The Pakistani officials said Baitullah Mehsud, who led a campaign of suicide attacks and assassinations against the government, was killed in Wednesday's CIA missile attack on the home of his father-in-law.

But Pakistan's foreign minister says he has received intelligence information that Mehsud was killed, but that authorities were heading to the area for verification.

Shah Mahmood Qureshi told reporters in Islamabad that "to be 100 per cent sure, we are going for ground verification."

The three officials said Mehsud had been buried in the village of Nardusai in South Waziristan. But one said no intelligence agent had actually seen his body as the area was under Taliban control.

Pakistan's interior minister Rehman Malik said "there is no confirmation to his death as far as the evidence is concerned. I repeat again, yes, the information is pouring from that area that he is dead".

Mehsud had al-Qa'ida connections and had been suspected of involvement in the killing of former Pakistani prime minister Benazir Bhutto.

Pakistan viewed him as its top internal threat and has been preparing an offensive against him. The US saw him as a danger to the war effort in Afghanistan, largely because of the threat he was believed to pose to nuclear-armed Pakistan.

The missile strike hit the home of Mehsud's father-in-law in South Waziristan early on Wednesday. Intelligence officials said Mehsud's second wife was among at least two people killed. Mehsud's associates had claimed he was not among the dead.

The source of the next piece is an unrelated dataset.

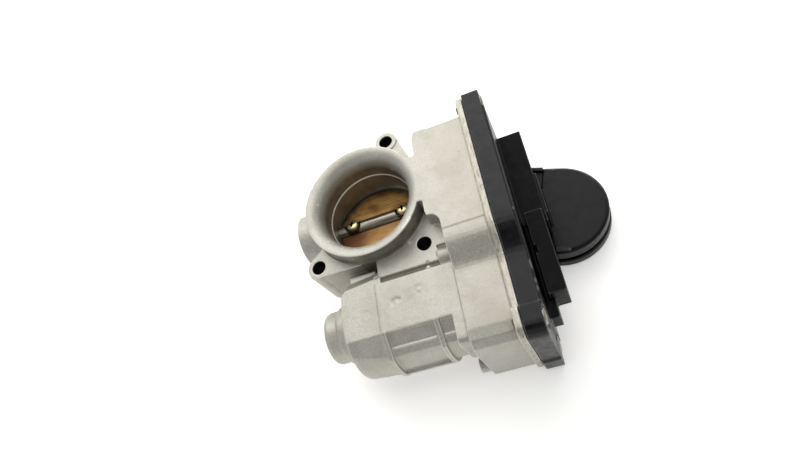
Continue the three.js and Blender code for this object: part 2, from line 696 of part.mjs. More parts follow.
function placedAtTower(geometry) {
  geometry.rotateZ(TOWER_TURN);
  geometry.translate(TOWER_X, TOWER_Y, 0);
  return toSolid(geometry);
}

function atTower(shape, along) {
  const geometry = new THREE.ExtrudeGeometry(shape, {
    depth: along[1] - along[0], bevelEnabled: false, curveSegments: 24,
  });
  geometry.translate(0, 0, along[0]);
  return placedAtTower(geometry);
}

// A round-ended slab with both of its edges chamfered.
function chamferedTongue(radius, back, [z0, z1], chamfer) {
  const full = roundTongue(radius, back);
  const narrow = roundTongue(radius - chamfer, back);
  return placedAtTower(layered(
    [[narrow, z0], [full, z0 + chamfer], [full, z1 - chamfer], [narrow, z1]], 12,
  ));
}

function connectorTower() {
  const head = chamferedTongue(TOWER_RADIUS, 8.5, [TOWER_SHOULDER, TOWER_TOP], TOWER_CHAMFER);
  const neck = atTower(outline([
    [-24, -21.3], [-4, -21.3], [-4, 22.8], [-24, 22.8],
  ]), [TOWER_SHOULDER, TOWER_TOP - 1.2]);
  const spigot = atTower(roundTongue(TOWER_RADIUS - 1.7, 8), [TOWER_MOUTH, TOWER_SHOULDER + 1]);
  const socket = atTower(roundTongue(TOWER_RADIUS - 4.2, 5.6), [TOWER_MOUTH - 1, TOWER_TOP - 2]);
  const tab = atTower(outline([
    [-16, 21.2], [-8.9, 21.2], [-8.9, 23, 0.4], [-16, 23],
  ]), [TOWER_TOP - 4, TOWER_TOP + 0.9]);
  const bar = atTower(outline([
    [0.7, -22.6], [7.3, -21.8], [7.3, -20.8, 0.3], [0.7, -20.8, 0.3],
  ]), [TOWER_TOP - 3, TOWER_TOP + 0.7]);
  const clearOfCase = block([30, COVER_OUTER - 0.5], [-60, 40], [-40, 0]);
  return cut(joined(head, neck, spigot, tab, bar), socket, clearOfCase);
}

function coverBoxes() {
  const upperBox = block([COVER_OUTER - 1, 80.8], [-30, 22.2], [-12.2, 5]);
  const lowerBox = block([71.5, 79.5], [-67, -26.8], [-6, 12]);
  const boxNotch = block([71, 72.8], [-47.4, -43.6], [8.5, 13]);
  const foot = block([COVER_OUTER - 1, 73.4], [-75, -30], [-8, 4.5]);
  const rail = block([73, 77], [-55, -27], [-10, -5]);
  const fin = block([80.6, 82], [-25.6, -4], [-12.2, 4.6]);
  return joined(upperBox, cut(lowerBox, boxNotch), foot, rail, fin);
}

function gearCover() {
  const rim = toSolid(layered([
    [outline(COVER_RIM), COVER_FACE], [outline(COVER_RIM), COVER_OUTER - COVER_CHAMFER],
    [outline(inset(COVER_RIM, COVER_CHAMFER)), COVER_OUTER],
  ]).applyMatrix4(TURN_Z_TO_X));
  const room = prismX(outline(inset(GASKET, GASKET_WIDTH + 1.2)), [
    COVER_FACE - 1, COVER_OUTER - COVER_SKIN,
  ]);
  const boxRoom = block([COVER_OUTER - COVER_SKIN - 1, 78.4], [-27.4, 19.6], [-9.6, 2.4]);
  const groove = cut(
    prismX(outline(inset(GASKET, -GAP)), [COVER_FACE - 1, COVER_FACE + 1.9]),
    prismX(outline(inset(GASKET, GASKET_WIDTH + GAP)), [COVER_FACE - 2, COVER_FACE + 3]),
  );
  const endPocket = block([COVER_FACE - 1, 65.8], [30.2, 36.8], [-14, 13]);
  const earTrims = [
    block([COVER_EAR_OUTER, 72], [28.8, 50], [-40, 40]),
    block([COVER_EAR_OUTER, 72], [-100, -76.2], [-40, 40]),
  ];
  const holes = COVER_SCREWS.flatMap(([y, z]) => [
    rodX(3.2, [50, 72], y, z, 24), rodX(4.2, [COVER_SCREW_SEAT - 0.2, 72], y, z, 28),
  ]);
  const pinBoss = ringX(6, 3 + GAP, [61.2, COVER_OUTER - 1.5], idler.x, idler.y, 24);
  const terminalSlots = [-9, 9].map((dz) => block(
    [55, 65.4], [MOTOR_Y - 9.7, MOTOR_Y - 5.8], [MOTOR_Z + dz - 0.8, MOTOR_Z + dz + 0.8],
  ));
  const terminalPads = [-9, 9].map((dz) => block(
    [62.4, 68], [MOTOR_Y - 11, MOTOR_Y - 4.4], [MOTOR_Z + dz - 2.2, MOTOR_Z + dz + 2.2],
  ));
  const shell = cut(
    joined(rim, coverBoxes(), connectorTower()), room, boxRoom, groove, endPocket,
    ...earTrims, ...holes,
  );
  return cut(joined(shell, pinBoss, ...terminalPads), ...terminalSlots);
}

function coverGasket() {
  return cut(
    prismX(outline(GASKET), [COVER_FACE, COVER_FACE + 1.6]),
    prismX(outline(inset(GASKET, GASKET_WIDTH)), [COVER_FACE - 1, COVER_FACE + 3]),
  );
}

function dustCap() {
  const skirt = chamferedTongue(TOWER_RADIUS + 0.3, 9.8, [CAP_BOTTOM, CAP_TOP], 0.5);
  const hollow = atTower(roundTongue(TOWER_RADIUS - 1.4, 8.3), [CAP_BOTTOM + 1.9, CAP_TOP + 1]);
  return cut(skirt, hollow);
}

const TERMINAL_SPACING = 3.6;
const TERMINAL_COUNT = 6;
const INSERT_Z = [TOWER_TOP - 4.6, TOWER_TOP - 2.3];

function terminalOffset(i) {
  return (i - (TERMINAL_COUNT - 1) / 2) * TERMINAL_SPACING;
}

function connectorInsert() {
  const bar = atTower(outline([
    [-4, -13, 1.5], [5, -13, 1.5], [5, 13, 1.5], [-4, 13, 1.5],
  ]), INSERT_Z);
  const holes = [];
  for (let i = 0; i < TERMINAL_COUNT; i++) {
    const v = terminalOffset(i);
    holes.push(atTower(outline([
      [-1.1, v - 0.7], [1.1, v - 0.7], [1.1, v + 0.7], [-1.1, v + 0.7],
    ]), [INSERT_Z[0] - 1, INSERT_Z[1] + 1]));
  }
  return cut(bar, ...holes);
}

function terminalPin(i) {
  const v = terminalOffset(i);
  return atTower(outline([
    [-0.8, v - 0.4], [0.8, v - 0.4], [0.8, v + 0.4], [-0.8, v + 0.4],
  ]), [INSERT_Z[0] - 3.8, INSERT_Z[1]]);
}

// ---------------------------------------------------------------- assembly
addPiece('throttle_housing', throttleHousing(), CAST);
addPiece('shaft_bearing_left', ringX(BEARING_RADIUS, SHAFT_RADIUS + GAP, [-35.4, -29.7]), STEEL);
addPiece('shaft_bearing_right', ringX(BEARING_RADIUS, SHAFT_RADIUS + GAP, [31.4, 38.4]), STEEL);
addPiece('shaft_seal_left', ringX(6.5, SHAFT_RADIUS + GAP, [-29.1, -26]), RUBBER);
addPiece('shaft_seal_right', ringX(6.5, SHAFT_RADIUS + GAP, [27.6, 30.8]), RUBBER);
addPiece('shaft_end_plug', rodX(BEARING_RADIUS, [-40, -38.4]), STEEL);
addPiece('closed_stop_screw', rodZ(2, [CASE_BOTTOM, -20.4], 50, 7.5, 20), STEEL);

addPiece('throttle_shaft', throttleShaft(), STEEL, throttleGroup);
addPiece('throttle_plate', throttlePlate(), BRONZE, throttleGroup);
addPiece('plate_screw_1', plateScrew(-PLATE_SCREW_X), ZINC_YELLOW, throttleGroup);
addPiece('plate_screw_2', plateScrew(PLATE_SCREW_X), ZINC_YELLOW, throttleGroup);
addPiece('sector_gear', sectorGear(), NYLON);
addPiece('sector_nut', cut(
  rodX(6.4, [54.3, 57], 0, 0, 6), rodX(SHAFT_RADIUS + GAP, [53, 58], 0, 0, 24),
), STEEL, throttleGroup);
addPiece('sensor_magnet', ringX(7.4, SHAFT_RADIUS + GAP, [57.3, 61.2], 0, 0, 24), MAGNET);
addPiece('return_spring', returnSpring(), STEEL);

addPiece('idler_gear', idlerGear(), NYLON);
addPiece('idler_pin', rodX(3, [CASE_START - 2, 64.4], idler.x, idler.y, 20), STEEL);

addPiece('motor_can', motorCan(), STEEL);
addPiece('motor_end_plate', motorEndPlate(), NYLON);
addPiece('motor_rotor', motorRotor(), STEEL);
addPiece('motor_pinion', motorPinion(), ZINC_YELLOW);
addPiece('motor_bush_rear', ringX(4.3, 2.05, [-20.2, -15.6], MOTOR_Y, MOTOR_Z, 24), BRONZE);
addPiece('motor_bush_front', ringX(4.5, 2.05, [38.2, 43.6], MOTOR_Y, MOTOR_Z, 24), BRONZE);
addPiece('motor_wave_washer', ringX(13.5, 8.5, [-16.7, -15.5], MOTOR_Y, MOTOR_Z, 24), STEEL);
[1, -1].forEach((side, i) => {
  addPiece(`motor_magnet_${i + 1}`, motorMagnet(side), MAGNET);
  addPiece(`motor_brush_${i + 1}`, motorBrush(side), MAGNET);
  addPiece(`motor_terminal_${i + 1}`, motorTerminal(9 * side), COPPER);
});
motorScrewPlaces().forEach(([y, z], i) => {
  addPiece(`motor_screw_${i + 1}`, capScrew(y, z, 1.5, [33.5, 42.1], 3, 44.4), STEEL);
});

addPiece('cover_gasket', coverGasket(), RUBBER);
addPiece('gear_cover', gearCover(), BLACK_PLASTIC);
COVER_SCREWS.forEach(([y, z], i) => {
  addPiece(`cover_sleeve_${i + 1}`, ringX(
    2.9, 2.3, [59.5, COVER_SCREW_SEAT - GAP], y, z, 20,
  ), STEEL);
  addPiece(`cover_screw_${i + 1}`, capScrew(
    y, z, 2, [COVER_SCREW_TIP, COVER_SCREW_SEAT], 3.8, COVER_SCREW_TOP,
  ), STEEL);
});
addPiece('sensor_board', block([63.4, 64.9], [-14, 16], [-14, 12]), BOARD_GREEN);

addPiece('connector_insert', connectorInsert(), BLACK_PLASTIC);
for (let i = 0; i < TERMINAL_COUNT; i++) {
  addPiece(`terminal_pin_${i + 1}`, terminalPin(i), COPPER);
}
addPiece('connector_dust_cap', dustCap(), BLACK_PLASTIC);

// ---------------------------------------------------------------- stand the model on its box
group.updateMatrixWorld(true);
const box = new THREE.Box3().setFromObject(group, true);
group.position.set(-(box.min.x + box.max.x) / 2, -(box.min.y + box.max.y) / 2, -box.min.z);

export default group;
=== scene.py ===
"""Drive-by-wire throttle body: the looks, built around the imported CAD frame.

Lengths in this file are millimetres in the part's working frame: the origin is where the bore's
axis crosses the throttle shaft's, X runs along the shaft towards the gear cover and Z along the
bore towards the bell mouth. at() turns such a point into the frame's metres. Only the lights, the
dark card and the table are placed in the frame's metres.
"""
import json
import math

import bmesh
import bpy
import numpy as np
from mathutils import Euler, Matrix, Vector


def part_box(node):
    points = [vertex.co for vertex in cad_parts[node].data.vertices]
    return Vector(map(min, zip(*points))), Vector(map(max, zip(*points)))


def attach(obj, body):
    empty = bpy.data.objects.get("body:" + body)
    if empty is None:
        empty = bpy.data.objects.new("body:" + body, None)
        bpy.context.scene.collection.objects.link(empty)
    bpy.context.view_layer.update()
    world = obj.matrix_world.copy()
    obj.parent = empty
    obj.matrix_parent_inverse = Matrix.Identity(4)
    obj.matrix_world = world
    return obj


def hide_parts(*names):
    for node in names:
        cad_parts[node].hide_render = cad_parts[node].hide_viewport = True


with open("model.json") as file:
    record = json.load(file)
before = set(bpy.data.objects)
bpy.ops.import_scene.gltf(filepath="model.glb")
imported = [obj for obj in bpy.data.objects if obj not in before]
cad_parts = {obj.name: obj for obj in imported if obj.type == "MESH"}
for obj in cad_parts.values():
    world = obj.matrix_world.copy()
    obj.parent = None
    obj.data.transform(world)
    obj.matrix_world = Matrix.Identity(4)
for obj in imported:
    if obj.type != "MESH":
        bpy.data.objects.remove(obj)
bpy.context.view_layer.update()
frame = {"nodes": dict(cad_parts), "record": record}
MM = 0.001

# ---------------------------------------------------------------- driving dimensions
GAP = 0.3

# bore, bell mouth and flange, as radii about the bore's axis and heights along it
BORE_RADIUS = 22.5
BARREL_RADIUS = 27.8
BELL_RADIUS = 30.0
BELL_TOP = 25.7
FUNNEL_FOOT = 10.0
FUNNEL_RADIUS = 23.0
FLARE_WIDTH = 6.2
FLARE_DEPTH = 7.0
LIP_CLEAR_X = 23.0
FLANGE_TOP = 16.0
MANIFOLD_FACE = -13.0
BOLT_FOOT = -21.0
BOLT_CENTRES = [(14.7, 36.0), (-29.7, -23.7), (24.5, -28.4)]
BOLT_HOLE_RADIUS = 3.55
EAR_RADIUS = 5.8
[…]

For years, the US had considered Mehsud a lesser threat to its interests than some of the other Pakistani Taliban, their Afghan counterparts and al Qaida, because most of his attacks were focused inside Pakistan, not against US and Nato troops in Afghanistan.

But that view appeared to change in recent months as Mehsud's power grew and concerns mounted that increasing violence in Pakistan could destabilise the US ally and threaten the entire region.

In March, the US State Department authorised a reward of up to £3 million for the militant chief and increasingly, American missiles fired by unmanned drones have focused on Mehsud-related targets.

Mehsud was not that prominent a militant when the US invaded Afghanistan in 2001 after the September 11 attacks, according to Mahmood Shah, a former security chief for the tribal regions.

A February 2005 peace deal with Mehsud appeared to give him room to consolidate and boost his troop strength tremendously, and within months dozens of pro-government tribal elders in the region were gunned down on his command.

In December 2007, Mehsud became the head of a new coalition called the Tehrik-e-Taliban Pakistan, or Pakistan's Taliban movement. Under Mehsud's guidance, the group has killed hundreds of Pakistanis in suicide and other attacks. He was believed to have as many as 20,000 fighters at his beck and call, among them a steady supply of suicide bombers.

Analysts said the reason for Mehsud's rise in the militant ranks was his alliances with al Qaida and other violent extremist groups.

US intelligence had said al Qaida had set up its operational headquarters in Mehsud's South Waziristan stronghold and the neighbouring North Waziristan tribal area.

Mehsud had no record of attacking targets in the West, although he had threatened to attack Washington.

However, he was suspected of being behind a 10-man cell arrested in Barcelona in January 2008 for plotting suicide attacks in Spain and Pakistan's former government and the CIA named him as the prime suspect behind the December 2007 killing of Ms Bhutto.